Business owners are being urged to appeal recently issued rate valuations before the February 25 deadline has passed.
A motion was raised by Independent councillor, Michael O’Brien, at this week’s Athlone Municipal District meeting (February 6 ).
Addressing the chamber, Cllr O’Brien said that the valuations could not have come at a worse time. He noted that many small and medium enterprises have struggled to keep their doors open for the last eight to 10 years during the economic recession, only to be hit with huge increases in rates when they are coming out the other side. He added that January and February are typically quiet months from a business perspective, so the news comes as an extra blow.

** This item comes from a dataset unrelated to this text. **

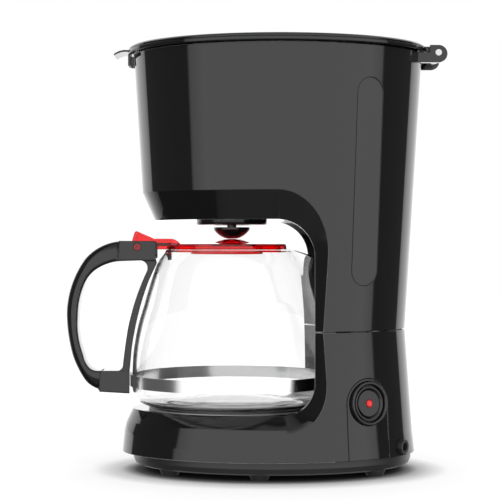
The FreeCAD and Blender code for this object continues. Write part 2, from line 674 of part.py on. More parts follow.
def makeBottomPan():
    corner = s.panCorner
    top = s.skirtHeight - s.slipFit
    slant = 1 - math.sqrt(0.5)
    outer = loft("PanOuter", [
        (s.panX, s.panBottom, s.panHalfLength - corner, s.panHalfWidth - corner),
        (s.panX, s.panBottom + corner * slant, s.panHalfLength - corner * slant,
         s.panHalfWidth - corner * slant),
        (s.panX, s.panBottom + corner, s.panHalfLength, s.panHalfWidth),
        (s.panX, top, s.panHalfLength, s.panHalfWidth)])
    inner = panPlate("PanInner", s.panWall + corner * slant, s.panBottom + s.panWall, top)
    holes = [post(f"PanScrewHole{i}", x, y, 0, 20, 1.9) for i, (x, y) in enumerate(panPosts)]
    sinks = [post(f"PanScrewSink{i}", x, y, 0, s.panBottom + 1.1, 3.6) for i, (x, y) in enumerate(panPosts)]
    seats = [post(f"FootSeat{i}", x, y, 0, s.panBottom + s.footSink, s.footRadius + s.runningFit)
             for i, (x, y) in enumerate(feet)]
    rim = [box(f"Vent{i}", s.panX - 20 + 10 * i, s.panX - 16 + 10 * i, -18, 18, 0, 20) for i in range(5)]
    node("bottom_pan", cut("BottomPan", outer, inner, *holes, *sinks, *seats, *rim))
    node("rubber_feet", group("RubberFeet", [
        turned(f"Foot{i}", [(0, 0), (s.footRadius - 1.6, 0), (s.footRadius, s.panBottom - 1),
                            (s.footRadius, s.panBottom + s.footSink), (0, s.panBottom + s.footSink)], x, y)
        for i, (x, y) in enumerate(feet)]))
    node("pan_screws", group("PanScrews", [
        screw(f"PanScrew{i}", x, y, s.panBottom + 1.1, 1.3, 3.3, 11) for i, (x, y) in enumerate(panPosts)]))


def screw(name, x, y, seat, shank, head, length):
    """A screw driven upwards, its head's upper face on the seat."""
    whole = turned(name + "Whole", [
        (0, seat - 1), (head - 0.5, seat - 1), (head, seat - 0.4), (head, seat), (shank, seat),
        (shank, seat + length - 1.5), (0, seat + length)], x, y)
    across = box(name + "Cross", x - 2, x + 2, y - 0.4, y + 0.4, seat - 1.2, seat - 0.5)
    along = box(name + "CrossAlong", x - 0.4, x + 0.4, y - 2, y + 2, seat - 1.2, seat - 0.5)
    return cut(name, whole, across, along)


# ---------------------------------------------------------------- water way
def tankForm(name, inset, floor, top):
    form = upperForm(name + "Form", s.wall + s.tankGap + inset)
    block = box(name + "Block", s.tankFront + inset, farAway, -farAway, farAway, floor, top)
    room = post(name + "Room", s.carafeX, 0, 0, s.rimHeight, s.tankFrontRadius + inset)
    return cut(name, overlap(name + "Part", form, block), room)


def makeWaterTank():
    outer = tankForm("TankOuter", Size("0", 0), s.tankFloor, s.tankTop)
    inner = tankForm("TankInner", s.tankWall, s.tankFloor + s.tankWall, s.tankTop + 1)
    ports = [post("OutletPort", s.portX, -s.portY, s.tankFloor - 1, s.tankFloor + 5, s.portRadius),
             post("RiserPort", s.portX, s.portY, s.tankFloor - 1, s.tankFloor + 5, s.portRadius)]
    node("water_tank", cut("WaterTank", outer, inner, *ports))


def makeWaterWay():
    low = s.tankFloor - 16
    radius = s.tubeRadius
    bore = radius - s.tubeWall
    floor = s.tankFloor + s.tankWall
    port = s.portRadius - 0.2
    node("check_valve", turned("CheckValve", [
        (bore, low), (radius, low), (radius, s.tankFloor - 1), (port, s.tankFloor), (port, floor),
        (port + 2, floor), (port + 2, floor + 1.6), (bore, floor + 1.6)], s.portX, -s.portY))
    ball = document.addObject("Part::Sphere", "CheckBall")
    bind(ball, Radius=bore - 0.4)
    node("check_ball", place(ball, s.portX, -s.portY, low + 7))
    node("riser_seal", turned("RiserSeal", [
        (radius + 0.02, s.tankFloor - 2), (port + 1.6, s.tankFloor - 2), (port + 1.6, s.tankFloor - 0.05),
        (port, s.tankFloor - 0.05), (port, floor + 0.05), (port + 1.6, floor + 0.05),
        (port + 1.6, floor + 2), (radius + 0.02, floor + 2)], s.portX, s.portY))
    node("riser_tube", tube("RiserTube", s.portX, s.portY, low, s.riserTop, bore, radius))
    for name, y in (("inlet_hose", -s.portY), ("riser_hose", s.portY)):
        corner = Vector(s.portX.value, y.value, s.tubeHeight.value)
        upper = Vector(corner.x, corner.y, s.tankFloor.value - 3)
        lower = Vector(s.tubeEnd.value - 7, corner.y, corner.z)
        inside = radius.value + s.runningFit.value
        outer = pipeAlong(name, [upper, corner, lower], [20.0], inside + 1.9)
        inner = pipeAlong(name, [upper, corner, lower], [20.0], inside)
        node(name, feature(name.title().replace("_", ""), outer.cut(inner)))
    clips = []
    for i, side in enumerate((-1, 1)):
        y = s.portY * side
        inside = radius + s.runningFit + 1.95
        clips.append(tube(f"ClipTop{i}", s.portX, y, s.tankFloor - 11, s.tankFloor - 6, inside, inside + 1))
        ring = lyingCylinder(f"ClipLowOuter{i}", s.tubeEnd - 6, y, s.tubeHeight, inside + 1, 5, "X")
        clips.append(cut(f"ClipLow{i}", ring,
                         lyingCylinder(f"ClipLowInner{i}", s.tubeEnd - 7, y, s.tubeHeight, inside, 7, "X")))
    node("hose_clips", group("HoseClips", clips))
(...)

“There is much talk from Government regarding rural Ireland, but this move could be a death knell for rural areas,” Cllr O’Brien commented.
Cllr O’Brien called for a letter to be issued to Taoiseach Enda Kenny in the hope that some action can be taken to reverse the valuations.
Fianna Fáil councillor, Aengus O’Rourke, described the rates as a “slap in the face” for local business. He said the system appears to favour businesses with a “bigger footprint” in the town, while smaller businesses are being forced to pay higher rates. He added that between energy, insurance costs, and regulation charges, there are “tough times ahead” for those in business.
Cllr O’Rourke also said that it was important for councillors to come up with alternative ideas for the allocation of rates. He remarked that the Victorian system currently in use is “flawed” and “does not work”.
Sinn Féin’s Paul Hogan said the only alternative he sees is to base the rates on the profits of a business. He noted that some businesses had experienced an increase of 200, 300, and 400 per cent, and that pubs, shops, and petrol stations in particular had been hit hardest by the new allocations.
Fine Gael councillor, Tom Farrell, questioned why a small country store should have to pay the same kind of rates as a much bigger business in an urban environment.
Mayor John Dolan said that moving forward rate bands need to be introduced whereby businesses pay rates according to their size. He noted that rating businesses on their profits would be difficult as some multi-nationals do not declare their profits in this country, and said rate bands are therefore the way forward.
It was resolved that a letter will be sent to Taoiseach Enda Kenny on the matter, while councillors were also encouraged to contact their party colleagues currently sitting in the Dáil in order to get them behind the cause.